Intensifying Competition and the Squeeze on Profit Margins
In today's highly transparent and competitive global market, businesses are facing relentless pressure on their profit margins. The internet has made it incredibly easy for consumers and business buyers to compare prices from multiple vendors with just a few clicks, leading to intense price competition and a general trend of margin erosion. In this environment, pricing has become one of the most critical levers for protecting and enhancing profitability. A tiny, one-percent improvement in price realization can often have a more significant impact on the bottom line than a one-percent increase in sales volume or a one-percent reduction in costs. Companies are realizing that they can no longer afford to "leave money on the table" with suboptimal pricing. This creates a strong business case for investing in price optimization software. The software allows companies to move beyond simple, cost-cutting measures and to surgically manage their pricing strategy. It helps them identify pockets of opportunity where they have pricing power and can increase prices without significantly impacting demand, while also identifying areas where a strategic price reduction is necessary to win a competitive deal or move excess inventory. This strategic focus on margin management as a key driver of profitability is a major force compelling businesses across all industries to adopt more sophisticated pricing technologies.

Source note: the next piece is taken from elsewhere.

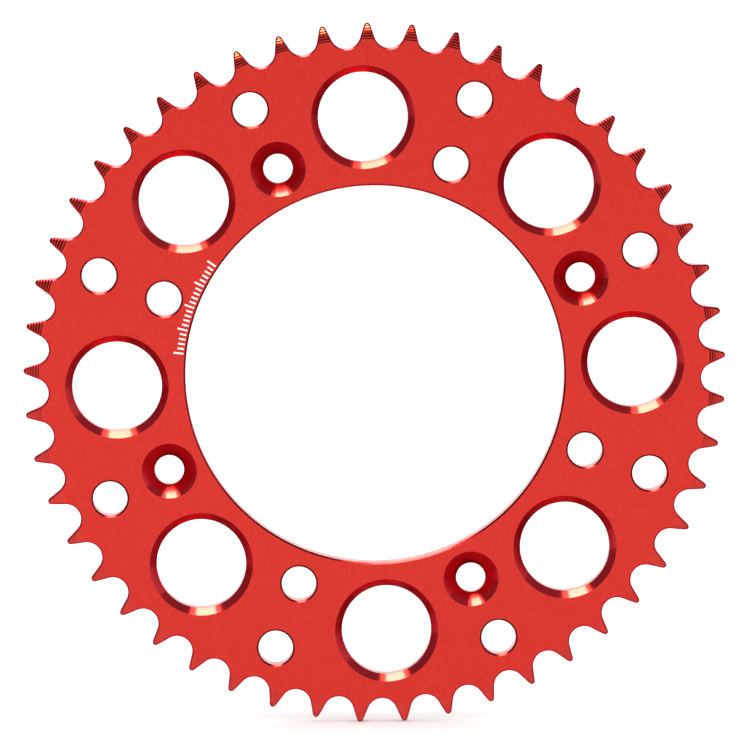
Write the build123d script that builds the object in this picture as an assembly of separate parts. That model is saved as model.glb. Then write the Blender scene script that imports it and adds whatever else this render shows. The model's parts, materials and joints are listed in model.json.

The Rise of the Subscription Economy and Complex Billing Models
A final, powerful driver of growth is the widespread adoption of subscription-based business models across a huge range of industries, from software and media to consumer goods and industrial equipment. The subscription economy introduces a new layer of pricing complexity that is difficult to manage manually. Companies need to manage not just a one-time product price but a complex matrix of recurring billing plans, tiered feature packages, usage-based pricing, and promotional offers. Price optimization in this context is not just about setting the initial subscription price, but about optimizing the entire revenue lifecycle. This includes determining the optimal pricing for different feature tiers to encourage up-sells, creating targeted promotions to reduce churn, and analyzing usage data to identify opportunities for new pricing models. Price optimization software is evolving to meet these new challenges, offering specialized capabilities for managing recurring revenue and subscription billing. As more of the economy shifts towards "as-a-service" models, the need for intelligent software that can navigate the complexities of subscription pricing and customer lifetime value optimization will only continue to grow, creating a significant and sustained demand for these advanced platforms.